The letter carried on to praise the Duke of Hamilton for fully one more page, but I just skimmed it to the finish, and went back.

 

I had to read that passage several times before I could believe that the words, the facts set down in front of me, were really there—that everything I’d written in my own book had been true in every detail, and not fiction.

 

But the line dividing fiction from the truth had blurred so badly now I didn’t have a clue where it began, or where it ended. And I didn’t know exactly how to deal with that.

 

My first thought was to share the news with Dr Weir, to tell him that I’d found what looked like proof Sophia Paterson had been to Slains. Not only that, but that she’d been there at the time and in the circumstances I had written down in my own story. But the doctor, when I called him, wasn’t home. And likely wouldn’t be, said Elsie, until sometime Sunday afternoon. He’d gone to see his brother, near Glasgow.

 

‘Oh,’ I said.

 

‘If it’s important, I could—’

 

‘No, it’s all right.

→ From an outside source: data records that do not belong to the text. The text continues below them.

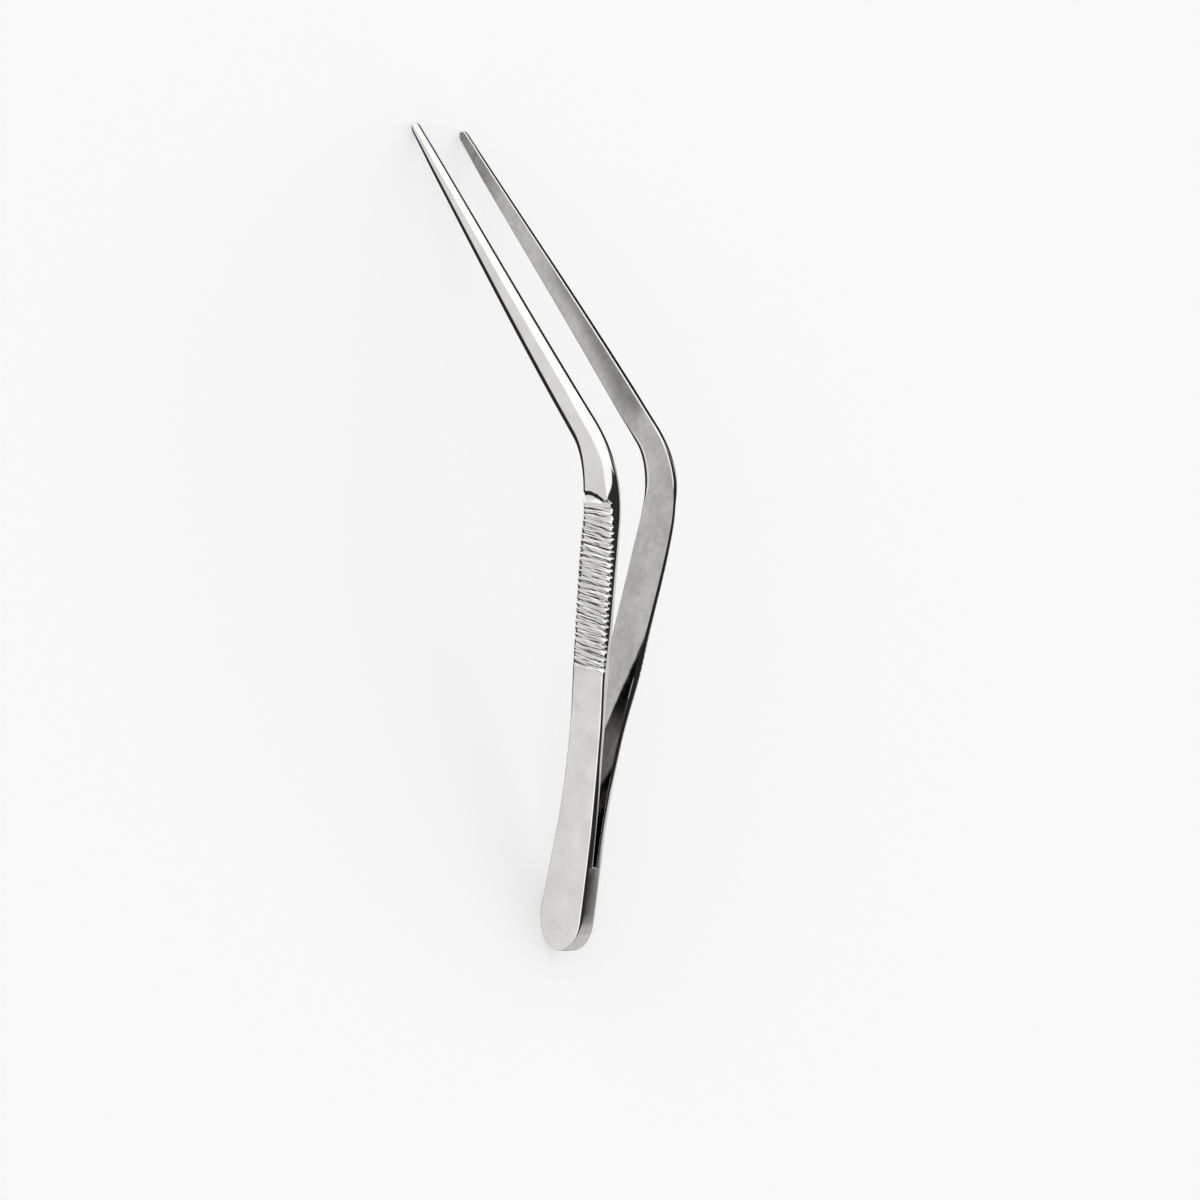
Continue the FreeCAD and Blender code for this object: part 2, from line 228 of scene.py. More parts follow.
# Foot of the scoop's wall: place across the face, share of the scoop's length
SCOOP_FOOT = ((-1.0, 0.86), (-0.8, 0.52), (-0.4, 0.46), (-0.1, 0.32), (0.45, 0.1), (1.0, 0.06))
WALL_HALF = 0.13   # half the wall's own length, as a share of the scoop
# Worn grooves, as shares of the full depth: in the middle, and how they deepen past a place at each edge
MIDDLE_DEPTH = 0.17
DEEPER_ENDS = ((-1, 0.84, 6.0), (1, 0.66, 4.0))
FADED_GROOVE = 0.8   # share of the first and the last groove over which the grip begins and ends
FINE_DEPTH = 0.03   # mean depth of the file's fine lines, in mm
# Strokes of the hand-held file, each one random: width in mm, changes per groove, seed, amount
WAVER = ((4.0, 0.8, 3.1, 0.35), (1.2, 1.1, 8.2, 0.12))   # along the blade, in grooves
UNEVENNESS = ((3.0, 1.7, 5.5, 0.22),)   # depth from groove to groove, as a share
FINE_LINES = ((3.5, 3.1, 1.7, 0.06), (2.2, 6.3, 4.4, 0.05))   # depth in mm
RUN_OUT = ((1.2, 1.0, 2.6, 0.05),)   # along the scoop, as a share of its length


class Blade:
    """Where the faces of one half lie, at each length s along it from the heel's end.

    Most sizes change along the blade. They are held as stations: a length s, and the size there, which is
    often a share of a named one.
    """

    def __init__(self, sizes, hand=0.0):
        self.size = sizes
        self.hand = hand   # sets the file's random strokes apart on the two halves
        self.knee = sizes.knee_angle
        tangent = sizes.knee_radius * math.tan(self.knee / 2)
        self.knee_start = sizes.handle - tangent
        self.knee_end = self.knee_start + sizes.knee_radius * self.knee
        self.knee_middle = (self.knee_start + self.knee_end) / 2
        self.jaw_root = self.knee_end + tangent
        self.end = self.knee_end + sizes.jaw - tangent
        self.tip_start = self.end - 2 * sizes.teeth_length
        self.gap_top = sizes.weld_length + sizes.gap_start - sizes.weld / 2
        self.grooves = int((sizes.grip_end - sizes.grip_start) / sizes.groove_pitch)
        self.pitch = (sizes.grip_end - sizes.grip_start) / self.grooves
        self.grip_full = sizes.grip_start + 9 * sizes.groove_pitch   # the grip's bevel is wide from here on
        self.scoop_end = sizes.grip_end + sizes.scoop
        self.lay_faces()
        self.lay_outer_edges()
        self.lay_inner_edges()
        self.grip_foot = self.uncut_outer(sizes.grip_start)
        self.grip_head = self.uncut_outer(sizes.grip_end) - sizes.grip_sink

    def lay_faces(self):
        """Stations of the half width, the thickness and the spread of the inner faces."""
        size = self.size
        self.widths = [
            (size.heel_round, size.heel_width),
            (size.waist_at, size.waist_width),
            (size.grip_at, size.grip_width),
            (self.knee_start + (self.knee_end - self.knee_start) * size.knee_turn, size.knee_width),
            (self.knee_end, size.knee_end_width),
            (self.jaw_root, size.jaw_width),
            (self.end, size.tip_width),
        ]
        # What the concave side stands proud of that half width
        self.swell = [
            (self.knee_start, 0.0),
            (self.knee_end, size.fullness),
            (self.tip_start, size.fullness),
            (self.end, 0.0),
        ]
        self.thicknesses = [
            (size.weld_length, size.spring_thickness),
            (size.waist_at, size.spring_thickness),
            (size.grip_start, (size.spring_thickness + size.grip_thickness) / 2),
            (self.knee_start, size.grip_thickness),
            (self.jaw_root, size.jaw_thickness),
            (self.end, size.tip_thickness),
        ]
        self.spreads = [
            (self.gap_top, size.gap_start),
            (size.flex_at, size.heel_thickness - size.spring_thickness),
            (size.spring_start, size.spread_start),
            (self.knee_start, size.spread_grip),
            (self.centre(self.knee_end)[0].z, size.spread_knee),
            (self.centre(self.jaw_root)[0].z, size.spread_jaw),
            (self.centre(self.end)[0].z, size.spread_tip),
        ]

    def lay_outer_edges(self):
        """Stations of the roundings beside the outer face, on the convex side 1 and the concave side -1."""
        size = self.size
        # How far down the side each rounding reaches
        self.rise = {
            1: [
                (size.waist_at, size.heel_edge * 2),
                (size.grip_start, size.heel_edge * 1.8),
                (self.grip_full, size.bevel_rise * 0.75),
                (size.grip_end, size.bevel_rise),
                (self.scoop_end, size.bevel_rise * 0.72),
                (self.knee_middle, size.shoulder_rise),
                (self.jaw_root, size.shoulder_rise * 1.15),
                (self.tip_start, size.shoulder_rise * 0.75),
                (self.end, size.tip_shoulder * 0.65),
            ],
            -1: [
                (size.waist_at, size.heel_edge),
                (size.grip_start, size.grip_edge),
                (size.grip_end, size.grip_edge),
                (self.knee_middle, size.shadow_rise),
                (self.tip_start, size.shadow_rise * 0.8),
                (self.end, size.tip_shoulder * 0.8),
            ],
        }
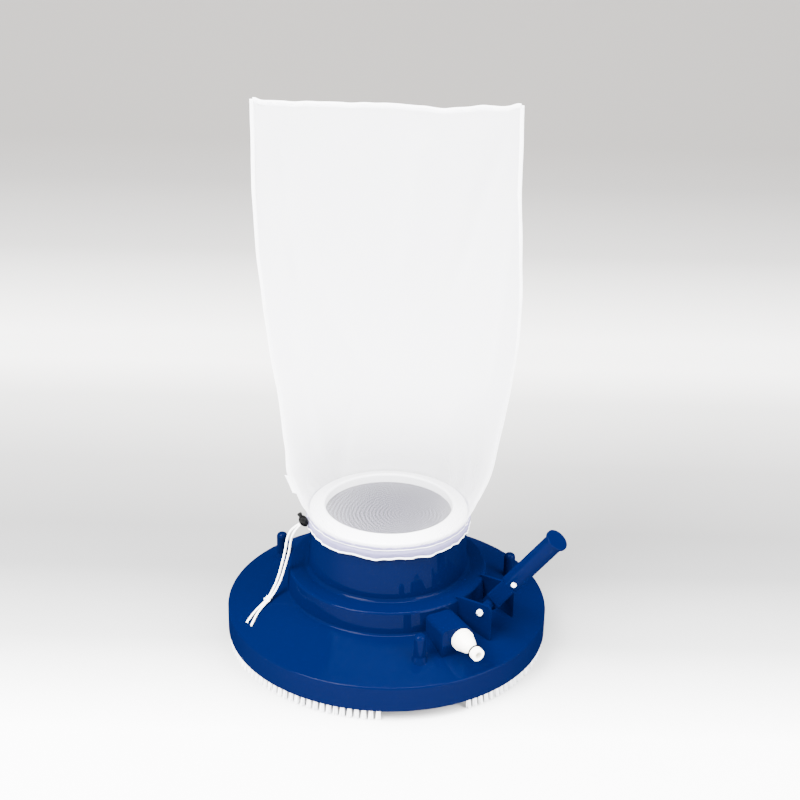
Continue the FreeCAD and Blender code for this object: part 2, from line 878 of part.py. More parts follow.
# ---------------------------------------------------------------- handle
def handle():
    """The folding handle: an eye on the pivot, a square block, and a round socket for a pole."""
    eye = across("handle_eye", "eye_radius", "eye_width", y="-eye_width / 2")
    web = box(
        "handle_web",
        "block_start + 2",
        "eye_width",
        "2 * eye_radius",
        y="-eye_width / 2",
        z="-eye_radius",
    )
    block = box(
        "handle_block_form",
        "block_end - block_start",
        "2 * handle_radius",
        "block_rise + block_drop",
        x="block_start",
        y="-handle_radius",
        z="-block_drop",
    )

    def long_edge(edge):
        return abs(edge.Length - value("block_end - block_start")) < 1e-6

    soft_block = rounded("handle_block", block, "block_round", long_edge)
    band = box(
        "handle_band",
        "block_band",
        "2 * handle_radius + 1.2",
        "block_rise + block_drop + 1.2",
        x="block_start",
        y="-handle_radius - 0.6",
        z="-block_drop - 0.6",
    )
    tube = lengthwise("handle_tube", "handle_radius", "handle_length - cap_rim - block_end + 3", "block_end - 3")
    bore = lengthwise("handle_hollow", "handle_bore", "handle_length - block_end", "block_end - 2")
    pivot = across("handle_pivot", "bolt_radius + turning_clearance", "2 * eye_width", y="-eye_width")
    button_way = across(
        "button_way",
        "button_radius + button_clearance",
        "4 * handle_radius",
        x="button_reach",
        y="-2 * handle_radius",
        z="-button_drop",
    )
    body = less("handle", joined("handle_form", eye, web, soft_block, band, tube), bore, pivot, button_way)
    keep(on_handle(group("handle_on_pivot", body)), "handle")

    rim = lengthwise("cap_rim_form", "cap_rim_radius", "cap_rim", "handle_length - cap_rim")
    soft_rim = rounded("cap_rim_soft", rim, "0.5", lambda edge: edge.Curve.TypeId == "Part::GeomCircle")
    plug = lengthwise(
        "cap_plug_form", "handle_bore - spigot_clearance", "cap_plug", "handle_length - cap_rim / 2 - cap_plug"
    )
    hollow = lengthwise(
        "cap_plug_hollow",
        "handle_bore - 2",
        "cap_plug - cap_rim",
        "handle_length - cap_rim / 2 - cap_plug",
    )
    cap = less("handle_cap", joined("cap_form", soft_rim, plug), hollow)
    keep(on_handle(group("cap_on_pivot", cap)), "handle_cap")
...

I can wait till Sunday.’ But it seemed a long way off. I could have used the doctor’s counsel and encouragement when I came home to Cruden Bay late Friday night, too tired to take much notice of the apprehensive feeling that, as always, met me halfway up the path above the harbor.

 

The night was calm. There was a winter moon to see by, and as I drew closer to the cottage I could see that Jimmy had left lights on for me, spilling warmly out the front room windows. And inside, I found things looking just as I had left them. But the voices of my characters, beginning now to whisper in my mind, advised me differently. I heard the countess saying clearly: ‘Much has changed since you were last at Slains.’

 

I didn’t doubt that she was right.

 

And so I crossed to my computer, sitting patient on the long scrubbed table, waiting for me. And I switched it on.